- [RAW RECORDS]
**********

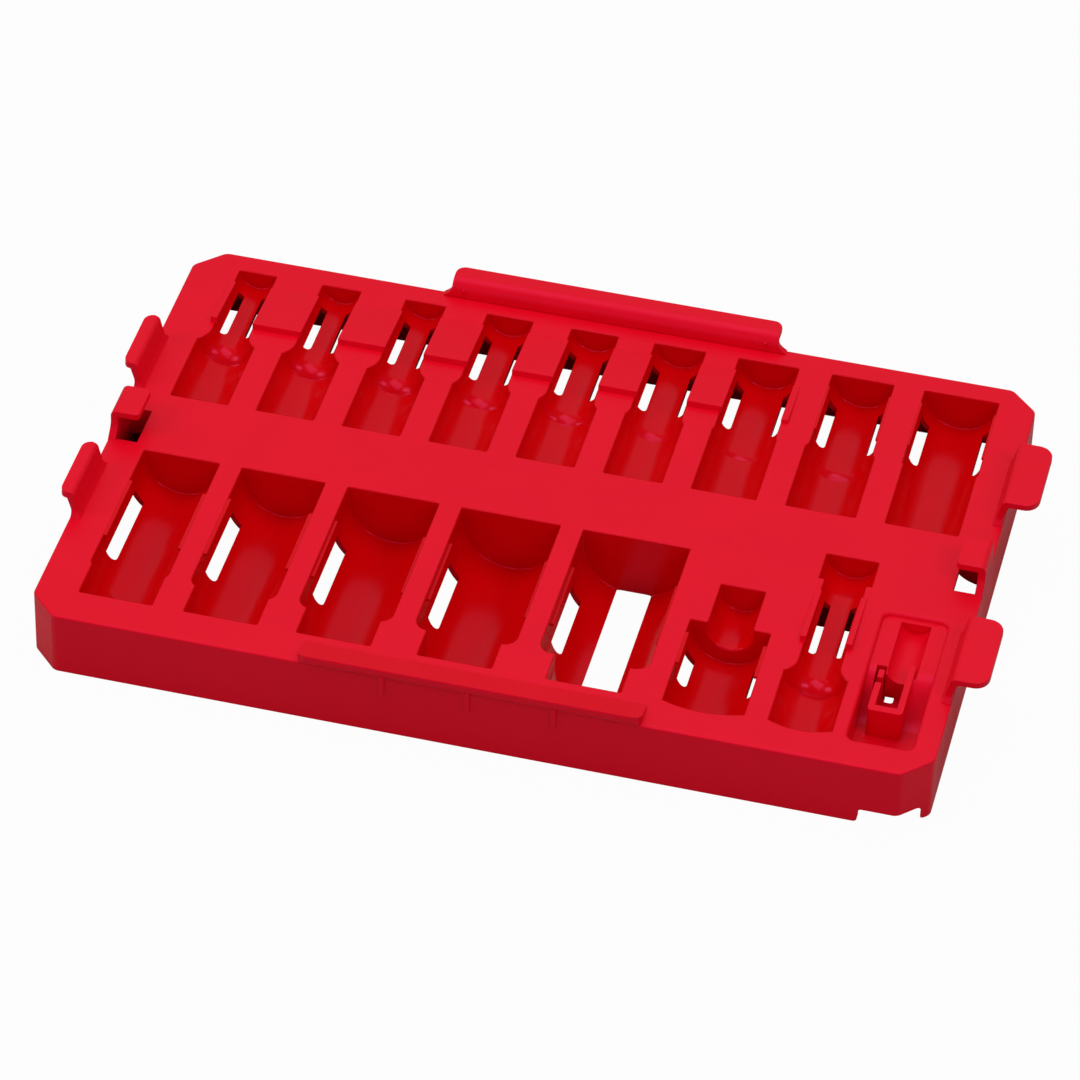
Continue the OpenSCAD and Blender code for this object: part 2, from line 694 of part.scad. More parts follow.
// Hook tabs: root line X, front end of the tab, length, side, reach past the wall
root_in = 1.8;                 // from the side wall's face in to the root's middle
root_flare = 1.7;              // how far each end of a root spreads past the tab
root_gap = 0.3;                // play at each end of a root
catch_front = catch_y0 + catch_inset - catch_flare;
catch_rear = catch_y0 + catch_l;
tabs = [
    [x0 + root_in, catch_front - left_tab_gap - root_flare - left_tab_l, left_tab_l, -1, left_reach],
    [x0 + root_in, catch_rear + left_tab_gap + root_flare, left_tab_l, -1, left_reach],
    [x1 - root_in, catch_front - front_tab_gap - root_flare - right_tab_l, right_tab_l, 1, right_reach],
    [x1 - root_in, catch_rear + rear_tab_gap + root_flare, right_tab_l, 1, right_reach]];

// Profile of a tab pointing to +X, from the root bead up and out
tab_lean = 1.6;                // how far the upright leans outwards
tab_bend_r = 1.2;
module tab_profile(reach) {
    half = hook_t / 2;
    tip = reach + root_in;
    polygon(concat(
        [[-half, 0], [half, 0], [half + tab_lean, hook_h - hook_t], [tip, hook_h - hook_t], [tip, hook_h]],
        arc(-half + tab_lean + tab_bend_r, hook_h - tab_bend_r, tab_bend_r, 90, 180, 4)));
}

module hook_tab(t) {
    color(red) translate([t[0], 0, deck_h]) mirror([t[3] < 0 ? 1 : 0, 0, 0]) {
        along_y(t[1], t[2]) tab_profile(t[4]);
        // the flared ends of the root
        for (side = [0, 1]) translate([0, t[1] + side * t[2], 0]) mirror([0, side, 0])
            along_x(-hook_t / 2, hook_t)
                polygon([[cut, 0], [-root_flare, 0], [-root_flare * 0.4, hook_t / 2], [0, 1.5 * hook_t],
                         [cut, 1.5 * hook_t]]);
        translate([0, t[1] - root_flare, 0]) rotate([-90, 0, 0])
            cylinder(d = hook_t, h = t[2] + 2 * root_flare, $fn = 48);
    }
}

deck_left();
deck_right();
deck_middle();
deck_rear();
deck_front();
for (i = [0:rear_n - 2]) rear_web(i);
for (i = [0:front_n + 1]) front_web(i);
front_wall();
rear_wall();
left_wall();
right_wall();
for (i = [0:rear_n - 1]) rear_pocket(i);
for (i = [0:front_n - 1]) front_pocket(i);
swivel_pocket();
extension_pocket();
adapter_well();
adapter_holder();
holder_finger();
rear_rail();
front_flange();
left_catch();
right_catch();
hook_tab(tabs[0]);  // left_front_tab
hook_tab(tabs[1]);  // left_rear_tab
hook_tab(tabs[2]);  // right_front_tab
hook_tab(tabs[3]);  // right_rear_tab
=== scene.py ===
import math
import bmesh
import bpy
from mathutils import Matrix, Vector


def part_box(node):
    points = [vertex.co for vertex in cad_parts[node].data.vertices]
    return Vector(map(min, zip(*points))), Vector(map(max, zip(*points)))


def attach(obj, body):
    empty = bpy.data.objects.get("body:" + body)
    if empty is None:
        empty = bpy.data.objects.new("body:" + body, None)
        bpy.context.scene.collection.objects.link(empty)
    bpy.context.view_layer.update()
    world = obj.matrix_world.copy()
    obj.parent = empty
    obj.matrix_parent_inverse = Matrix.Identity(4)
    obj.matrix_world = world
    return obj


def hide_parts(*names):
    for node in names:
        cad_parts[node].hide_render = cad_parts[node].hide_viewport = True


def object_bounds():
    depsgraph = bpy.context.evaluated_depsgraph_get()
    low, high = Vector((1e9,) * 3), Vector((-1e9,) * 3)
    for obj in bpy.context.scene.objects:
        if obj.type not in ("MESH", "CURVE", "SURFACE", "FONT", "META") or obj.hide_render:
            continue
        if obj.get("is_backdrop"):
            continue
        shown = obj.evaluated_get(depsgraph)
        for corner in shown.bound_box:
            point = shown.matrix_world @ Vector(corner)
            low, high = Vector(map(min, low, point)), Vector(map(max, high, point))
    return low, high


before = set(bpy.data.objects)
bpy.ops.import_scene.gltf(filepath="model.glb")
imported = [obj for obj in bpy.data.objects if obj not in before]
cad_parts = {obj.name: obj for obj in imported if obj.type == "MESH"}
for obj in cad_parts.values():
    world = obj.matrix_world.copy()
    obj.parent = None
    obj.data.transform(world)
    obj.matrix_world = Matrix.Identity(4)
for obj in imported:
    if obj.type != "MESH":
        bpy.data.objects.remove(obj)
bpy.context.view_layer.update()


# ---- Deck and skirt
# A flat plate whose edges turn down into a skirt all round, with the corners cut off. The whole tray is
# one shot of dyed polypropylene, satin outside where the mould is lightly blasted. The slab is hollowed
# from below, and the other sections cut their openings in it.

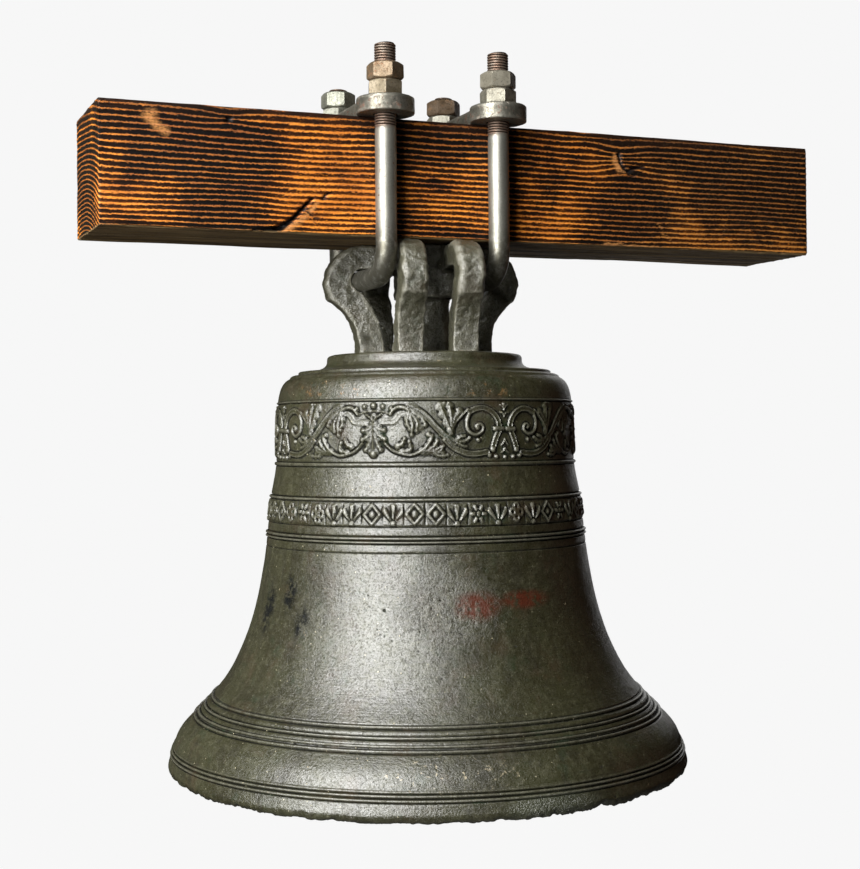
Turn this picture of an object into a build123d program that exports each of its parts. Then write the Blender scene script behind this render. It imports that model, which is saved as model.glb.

**********

- [TO DO] Where a line holds the string "Vector", copy that line.

- [SOLUTION FOR THIS PROBLEM]
from mathutils import Matrix, Vector
    return Vector(map(min, zip(*points))), Vector(map(max, zip(*points)))
    low, high = Vector((1e9,) * 3), Vector((-1e9,) * 3)
            point = shown.matrix_world @ Vector(corner)
            low, high = Vector(map(min, low, point)), Vector(map(max, high, point))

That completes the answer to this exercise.